No circularity; FC-ENZO applies external SED libraries and density models without internal fitting or self-referential definitions

full rationale

The paper presents FC-ENZO as a forward-modeling code that ingests two external synthetic SED libraries (ELF OWL, BOBCAT) and adopted stellar number-density models, then computes the fraction of simulated UCDs that pass user-specified photometric selection criteria. No equations, parameters, or outputs are defined in terms of the predicted contamination fractions themselves, and no self-citations supply load-bearing uniqueness theorems or ansatzes. The reported differences between libraries and dependence on metallicity/density models are explicit acknowledgments that results are conditional on the chosen external inputs rather than tautological reductions. The derivation chain is therefore self-contained against external benchmarks.

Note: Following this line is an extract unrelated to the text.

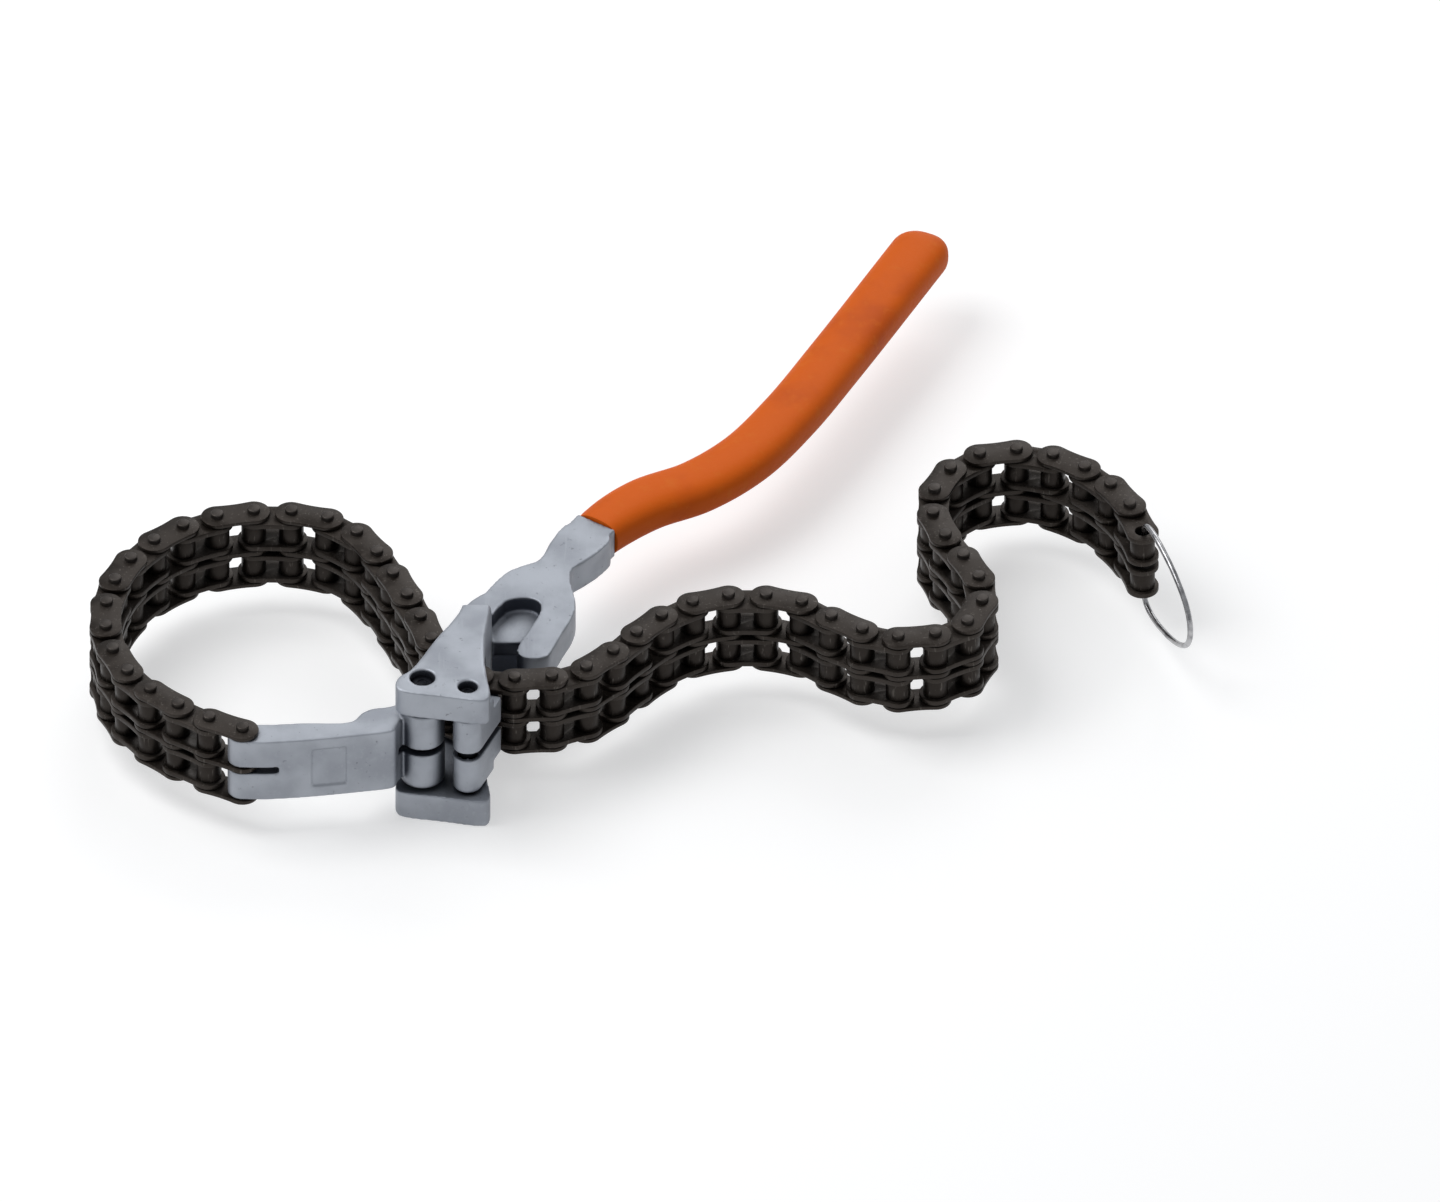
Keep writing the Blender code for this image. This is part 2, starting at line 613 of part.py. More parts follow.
def main():
    """Clear the scene and build the wrench."""
    for old in list(bpy.data.objects):
        bpy.data.objects.remove(old)
    steel = material("satin forged steel", (0.52, 0.56, 0.62), 0.42, 0.9)
    pin_steel = material("dark pin steel", (0.08, 0.08, 0.09), 0.5, 0.8)
    chain_steel = material("oiled chain steel", (0.055, 0.045, 0.04), 0.45, 0.75)
    wire_steel = material("bright wire", (0.6, 0.6, 0.62), 0.3, 1.0)
    vinyl = material("orange vinyl", (0.75, 0.13, 0.012), 0.45, 0.0)
    pivots = chain_pivots(chain_route())
    handle_path = smooth_curve(in_metres(HANDLE_ROUTE), HANDLE_SAMPLES)
    wrench = Assembly("chain_filter_wrench")
    wrench.add("handle_fork", handle_fork_mesh(handle_path), steel)
    wrench.add("grip", grip_mesh(handle_path), vinyl)
    wrench.add("anchor_arm", anchor_arm_mesh(), steel)
    wrench.add("arm_pin", fork_pin_mesh(ARM_PIN_DIAMETER), pin_steel)
    wrench.add("claw", moved_to_axis(claw_mesh(pivots), CLAW_PIN_PLACE), steel, CLAW_PIN_PLACE.to_3d())
    wrench.add("claw_pin", fork_pin_mesh(CLAW_PIN_DIAMETER), pin_steel, CLAW_PIN_PLACE.to_3d())
    add_chain(wrench, pivots, chain_steel)
    last = pivots[-1] - pivots[-2]
    ring_turn = math.atan2(last.y, last.x) + RING_TURN
    ring_place = (pivots[-1].x, pivots[-1].y, MID_HEIGHT)
    wrench.add("end_ring", end_ring_curve(), wire_steel, ring_place, ring_turn)
    wrench.stand_on_origin()


main()
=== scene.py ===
"""Chain filter wrench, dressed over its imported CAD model.

Sizes are in metres. What is drawn in plan is drawn round the arm's pivot, and then moved to the
place that the frame gives for that pivot. The chain's links stand on the frame's own pivots.
"""

from __future__ import annotations

import json
import logging
import math
from abc import ABC, abstractmethod
from dataclasses import dataclass, field
from enum import Enum
from typing import Any, Callable, Mapping, Sequence, Union

import bpy
from mathutils import Matrix, Vector

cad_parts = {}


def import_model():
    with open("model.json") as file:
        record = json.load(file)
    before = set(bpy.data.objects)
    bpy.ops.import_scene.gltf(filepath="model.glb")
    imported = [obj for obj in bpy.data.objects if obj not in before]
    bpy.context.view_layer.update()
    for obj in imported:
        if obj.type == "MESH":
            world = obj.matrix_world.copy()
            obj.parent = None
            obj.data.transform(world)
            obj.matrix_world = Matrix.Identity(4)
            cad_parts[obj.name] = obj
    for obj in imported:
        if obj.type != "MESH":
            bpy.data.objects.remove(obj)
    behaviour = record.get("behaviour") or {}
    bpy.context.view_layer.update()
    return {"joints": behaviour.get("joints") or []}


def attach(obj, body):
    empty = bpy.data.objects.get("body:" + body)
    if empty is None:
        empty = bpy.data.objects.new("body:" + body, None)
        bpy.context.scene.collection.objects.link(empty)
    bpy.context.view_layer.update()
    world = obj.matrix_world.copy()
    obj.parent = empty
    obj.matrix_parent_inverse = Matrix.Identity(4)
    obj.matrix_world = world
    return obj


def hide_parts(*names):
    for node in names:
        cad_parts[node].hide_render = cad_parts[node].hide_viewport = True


LOG = logging.getLogger("chain_filter_wrench")

MM = 0.001
CLEARANCE = 0.3 * MM  # play between pieces that turn or slide on each other
OVERSHOOT = 1.0 * MM  # how far a cutter reaches past what it cuts
CAP_STEPS = 24  # steps round a half circle in plan
OCCLUSION_SAMPLES = 8

Rows = Sequence[tuple[float, float]]
Colour = tuple[float, float, float]


class Slot(Enum):
    """Finishes that the record names."""

    FORGED_STEEL = "forged_steel"
    PIN_STEEL = "pin_steel"
    CHAIN_STEEL = "chain_steel"
    WIRE = "wire"
    VINYL = "vinyl"


class Cut(Enum):
    """What a Boolean does with its tool."""

    AWAY = "DIFFERENCE"
    COMMON = "INTERSECT"
    WELD = "UNION"


@dataclass(frozen=True)
class Levels:
    """Heights that all the wrench's pieces share."""

    cheek_thickness: float = 8.0 * MM
    cheek_gap: float = 25.0 * MM

    @property
    def middle(self) -> float:
        """Height of the chain's mid plane."""
        return self.cheek_thickness + self.cheek_gap / 2

    @property
    def top(self) -> float:
        """Height of the upper cheek's top face."""
        return 2 * self.middle

    @property
    def cheeks_inside(self) -> tuple[float, float]:
        """Heights of the cheeks' inner faces."""
        return self.cheek_thickness, self.cheek_thickness + self.cheek_gap

    def band(self, half: float) -> tuple[float, float]:
        """Heights at the same reach under and over the mid plane."""
        return self.middle - half, self.middle + half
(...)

Axiom & Free-Parameter Ledger

2 free parameters · 1 axioms · 0 invented entities

The central predictions rest on the accuracy of two external SED libraries and an adopted stellar density model; no new entities are postulated.

free parameters (2)
  • stellar number-density model
    Contamination fraction depends on the adopted stellar number-density model, which is varied as an input.
  • metallicity
    Contamination fraction increases with metallicity, treated as a variable input.
axioms (1)
  • domain assumption The ELF OWL and BOBCAT synthetic SED libraries span the relevant range of ultra-cool dwarf spectral properties.
    The comparison of predicted contaminant fractions relies on these libraries being representative.